A seminar held recently in Dhaka on the nexus between agriculture and nutrition carries fair amount of weight as far as policy research is concerned. Secretary of the Ministry of Agriculture, and chief guest on the occasion Moinuddin Abdullah emphasised the need for evidence-based policy suggestions.

Akhter Ahmed of the International Food Policy Research Institute (IFPRI) made some important observations. In Bangladesh, according to a study of his organisation, rice alone accounts for about 71 per cent of food energy (calorie), 60 per cent of protein, 62 per cent of zinc and 44 per cent of iron, thus, indicating the overwhelming dominance of rice in diets of Bangladeshis. The adage says Mache Vate Bangalee (Bengalis with fish and rice) but it is only rice that fills the stomach. At disaggregated level, the richest one-fifths derive roughly two-thirds of calorie intake from rice compared to about four-fifths for the poorest one-fifths. Likewise, protein constitutes about half of the total nutrient intake for the former compared to two-thirds for the latter. In other words, very rich or very poor, Bangladeshi diet is rice-centric. The lack of diversity in food basket could be the cause of the malaise called pervasive malnutrition. Second, in Chittagong and Sylhet with higher per capita income, fuelled by remittance, only one-tenths of the women are empowered in agriculture.
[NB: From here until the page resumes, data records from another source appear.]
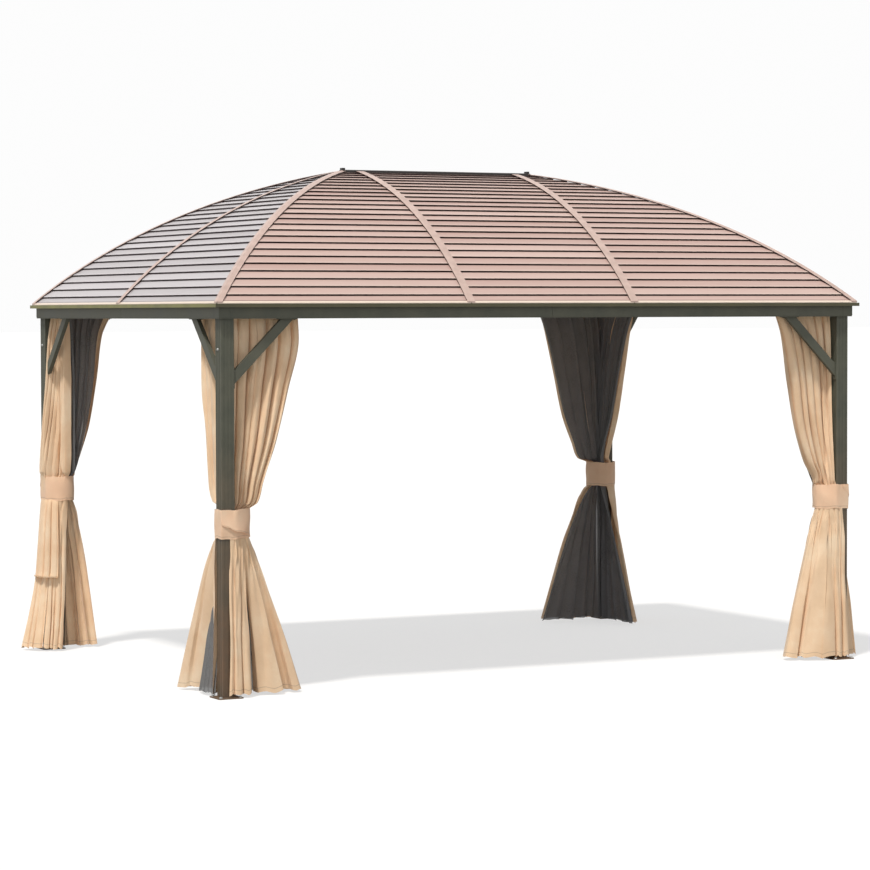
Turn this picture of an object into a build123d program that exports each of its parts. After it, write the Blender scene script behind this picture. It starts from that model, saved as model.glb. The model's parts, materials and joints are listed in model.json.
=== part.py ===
from build123d import *
import math
import os

# Hardtop gazebo: four fluted posts, a beam frame with corner braces, and a bowed hip roof of
# lapped metal slats. Gathered curtains and netting are tied back to every post.
# Millimetres, Z up. X runs along the long sides, and the front long side faces -Y.
# The origin is on the ground under the middle of the roof.
# Most pieces are built once, for the front left corner, and mirrored to the others.

# Roof sizes. The arc through the slats' lower edges is the roof's main line.
EAVE_HALF_X = 2113.0
EAVE_HALF_Y = 1500.0
EAVE_Z = 2182.0
RIDGE_HALF_X = 637.0
RIDGE_Z = 2992.0
BOW_HALF_ANGLE = 17.9
SLAT_COUNT = 26
SLAT_LAP = 9.0
SHEET = 2.5
DRIP_DROP = 16.0
RIB_X = 540.0
SEAM_HALF = 3.0

# Cap strips over the seams, and the ridge cap
CAP_WIDTH = 50.0
CAP_THICK = 5.0
RIDGE_CAP_HALF = 30.0
RIDGE_CAP_RISE = 8.0
RIDGE_CAP_REACH = 14.0
RIDGE_END = 20.0
RIDGE_END_HALF = 16.0
RIDGE_END_TOP = 10.0

# Rafters, ridge beam and its end hubs
RAFTER_WIDTH = 40.0
RAFTER_DEPTH = 50.0
RAFTER_START = 6.0
RIDGE_BEAM_DEPTH = 60.0
HUB_HALF = 52.0

# Beam frame and gutter
BEAM_Z = 2095.0
BEAM_HEIGHT = 63.0
BEAM_WIDTH = 100.0
BEAM_INSET = 21.0
BEAM_WALL = 2.5
LIP_HEIGHT = 7.0
LIP_DEPTH = 1.5
CORNER_JOINT = 67.0
JOINT_WIDTH = 2.0
SPLICE_HALF = 110.0
SPLICE_GAP = 2.0
GUTTER_REACH = 10.0
GUTTER_WIDTH = 120.0
GUTTER_HEIGHT = 20.0
GUTTER_WALL = 2.0

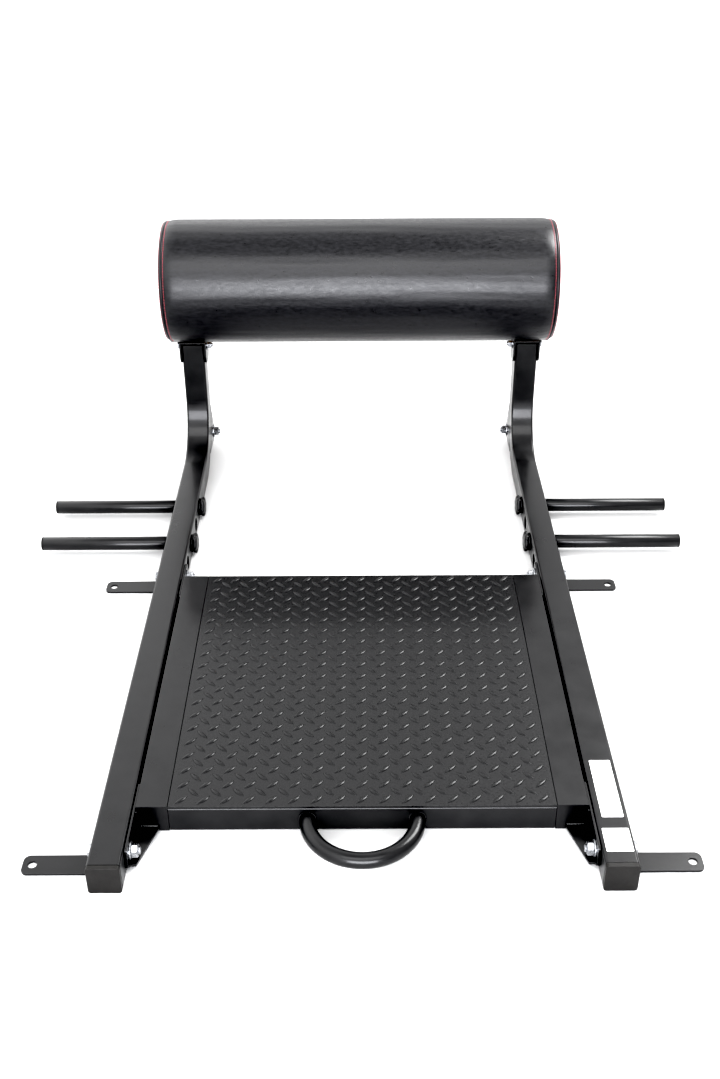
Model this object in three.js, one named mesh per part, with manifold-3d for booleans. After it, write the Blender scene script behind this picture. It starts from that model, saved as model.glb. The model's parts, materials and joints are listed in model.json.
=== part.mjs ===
// Hip-thrust bench: two bent square-tube rails that carry a foot deck in front and a padded roll behind.
// Millimetres, +Z up, +X to the right, -Y towards the carry handle, +Y towards the roll.
// The origin is on the floor, under the centre of the object's box.

import * as THREE from 'three';
import { mergeVertices } from 'three/addons/utils/BufferGeometryUtils.js';
import Module from 'manifold-3d';

const wasm = await Module();
wasm.setup();

// ---------------------------------------------------------------- driving dimensions

const GAP = 0.3; // clearance kept between pieces that touch or are welded
const OVERCUT = 1; // how far a cutting shape runs past what it cuts
const SIDES = { left: -1, right: 1 };

// Square tube, and the bent rails made of it. Places along Y are distances behind one datum at the caps.
const TUBE = 50;
const TUBE_WALL = 3;
const TUBE_CORNER = 4.5;
const RAIL_X = 376.5; // centre of each rail
const RAIL_OUTER_X = RAIL_X + TUBE / 2;
const RAIL_INNER_X = RAIL_X - TUBE / 2;
const RAIL_FRONT = 5;
const BEND_OUTER_R = 157;
const BEND_START = 1224; // where the straight rail ends and the bend starts
const UPRIGHT_CENTRE = BEND_START + BEND_OUTER_R - TUBE / 2;
const UPRIGHT_TOP_Z = 293;
const CAP_THICK = 8;
const CAP_PLUG = 15;

// Padded roll
const ROLL_R = 135;
const ROLL_LENGTH = 856;
const ROLL_EDGE_R = 8;
const ROLL_BOTTOM_Z = 301;
const ROLL_AXIS_Z = 435;
const BOARD = { length: 810, width: 50, thick: 15 };

// The object's box along Y puts the origin half way between the front caps and the back of the roll.
const BOX_FRONT = RAIL_FRONT - GAP - CAP_THICK;
const BOX_BACK = UPRIGHT_CENTRE + ROLL_R;
const ORIGIN = (BOX_FRONT + BOX_BACK) / 2;

// Foot deck
const DECK_FRONT = 122;
const DECK_BACK = 759;
const FLANGE_THICK = 4;
const DECK_HALF = RAIL_INNER_X - FLANGE_THICK - 2 * GAP;
const PLATE_HALF = 298;
const PLATE_THICK = 4;
const DECK_CORNER = 3.5;
const RIB = { size: 30, wall: 2, corner: 3, fromFront: [230, 410] };
const VENT_R = 4;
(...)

This can be pitted against regions like Barisal and Rajshahi, with relatively low per capita income but having higher proportion of empowered women (about 30 per cent). Using IFPRI's 2011-12 Bangladesh Integrated Household Survey (BIHS) data and econometric modelling exercise, the researchers found that: (a) agricultural diversity increases household and child dietary diversity, and hence, diet quality, as an income effect; (b) women's empowerment in agriculture improves household, child and maternal dietary diversity, and (c) women's empowerment increases agricultural diversity. Thus, Agriculture, Nutrition, and Gender Linkages (ANGeL) project of the Ministry of Agriculture will address the above-mentioned issues.

The take-home lesson from the seminar seems to be that to improve upon nutritional status, agriculture has to play the pivotal role and more researches need to be undertaken as is done by LANSA.

The writer is a former Professor of Economics at Jahangirnagar University.